The following histochemical stains were performed on haired skin, ventral tail nodule (slide 1; 4 sections):
Toluidine blue (mast cells): In 2 sections, there are small aggregates of mast cells containing metachromatic granules.
Throughout all sections admixed with the eosinophils there are moderate numbers of individual mast cells.
Histochemical staining with toluidine blue reveals the presence of clustered mast cells, consistent with a diagnosis of cutaneous mast cell tumor. Serial deeper sections did not show evidence of Habronema parasites or any other additional findings. Equine cutaneous mast cell tumors are usually benign and often, as in this case, very eosinophil rich. Complete surgical excision is curative. Anecdotally, in some cases even partial excision has resulted in spontaneous regression of the mast cell tumor.

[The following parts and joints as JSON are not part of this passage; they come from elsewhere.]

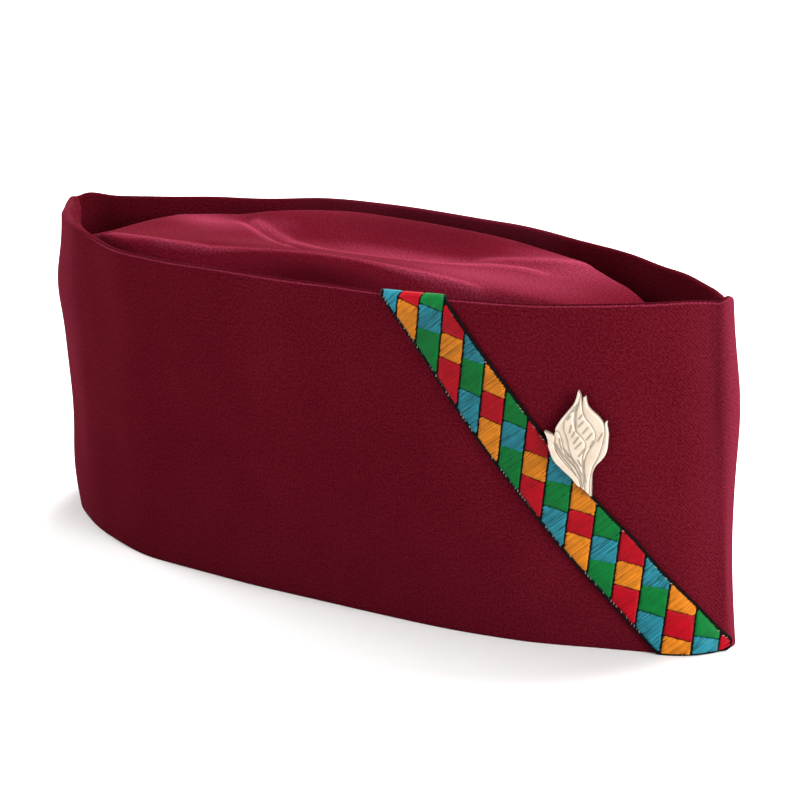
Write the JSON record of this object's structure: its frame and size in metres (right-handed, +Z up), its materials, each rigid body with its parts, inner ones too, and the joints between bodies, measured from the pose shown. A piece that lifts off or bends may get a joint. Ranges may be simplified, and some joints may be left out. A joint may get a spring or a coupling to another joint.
{
  "type": "pahadi cap",
  "caption": "Cloth cap with a tall boat-shaped band, a soft crown sunk inside its rim, a slanting patchwork ribbon on one side and a flower-bud badge pinned on the ribbon.",
  "frame": {"origin": "on the ground, under the middle of the cap's outline", "axes": "+X towards the front crease along the cap's length, -Y towards the side with the ribbon, +Z up"},
  "size_m": [0.2694, 0.0934, 0.1008],
  "materials": {
    "band_cloth": "maroon twill, matt",
    "crown_cloth": "maroon twill, matt",
    "ribbon_weave": "satin threads in coloured patches",
    "badge_metal": "pale pressed metal, satin",
    "pin_steel": "plain"
  },
  "bodies": {
    "root": {"band": "band_cloth", "crown": "crown_cloth", "ribbon": "ribbon_weave", "flower_badge": "badge_metal", "badge_pin": "pin_steel"}
  },
  "joints": []
}
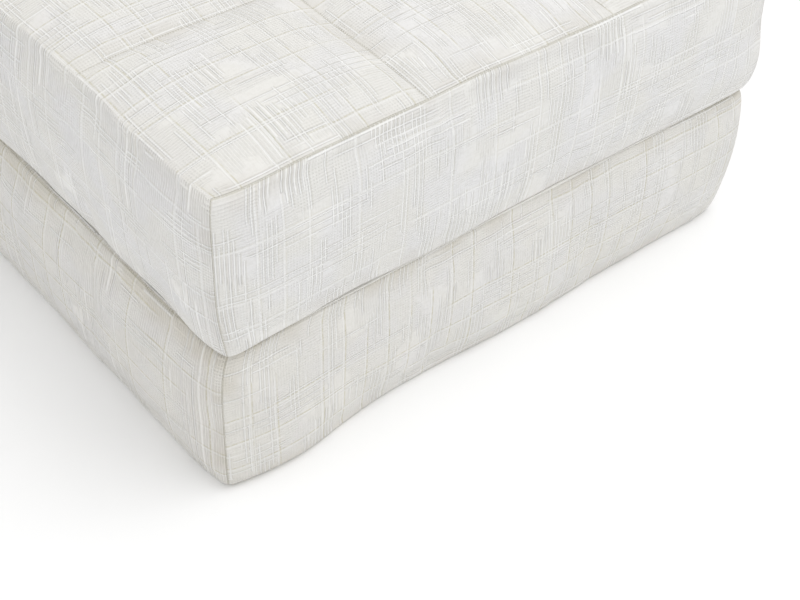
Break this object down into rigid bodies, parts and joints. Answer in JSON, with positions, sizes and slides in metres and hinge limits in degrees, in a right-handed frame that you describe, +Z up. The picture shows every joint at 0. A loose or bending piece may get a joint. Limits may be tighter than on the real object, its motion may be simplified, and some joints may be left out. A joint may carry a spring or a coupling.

Amended morphologic diagnosis:
Haired skin, ventral tail nodule: Cutaneous mast cell tumor
If you remember, this was the least likely of the three original possible diagnoses.
What a special snowflake.
Waiting on the vet’s word, about whether excision is the next step and if so, how soon. Given that it is definitely receding thanks to the bioabsorbable cisplastin beads we sutured in this may not be an immediate step.
Either way, seriously? I have been exposed to my fair share of medical weirdness in person, and I am an avid reader of the COTH forums for weird medical stuff, and I have never even heard of this. I even did a search for “mast cell” on COTH and it came up with cancer stories in people and dogs. No horses.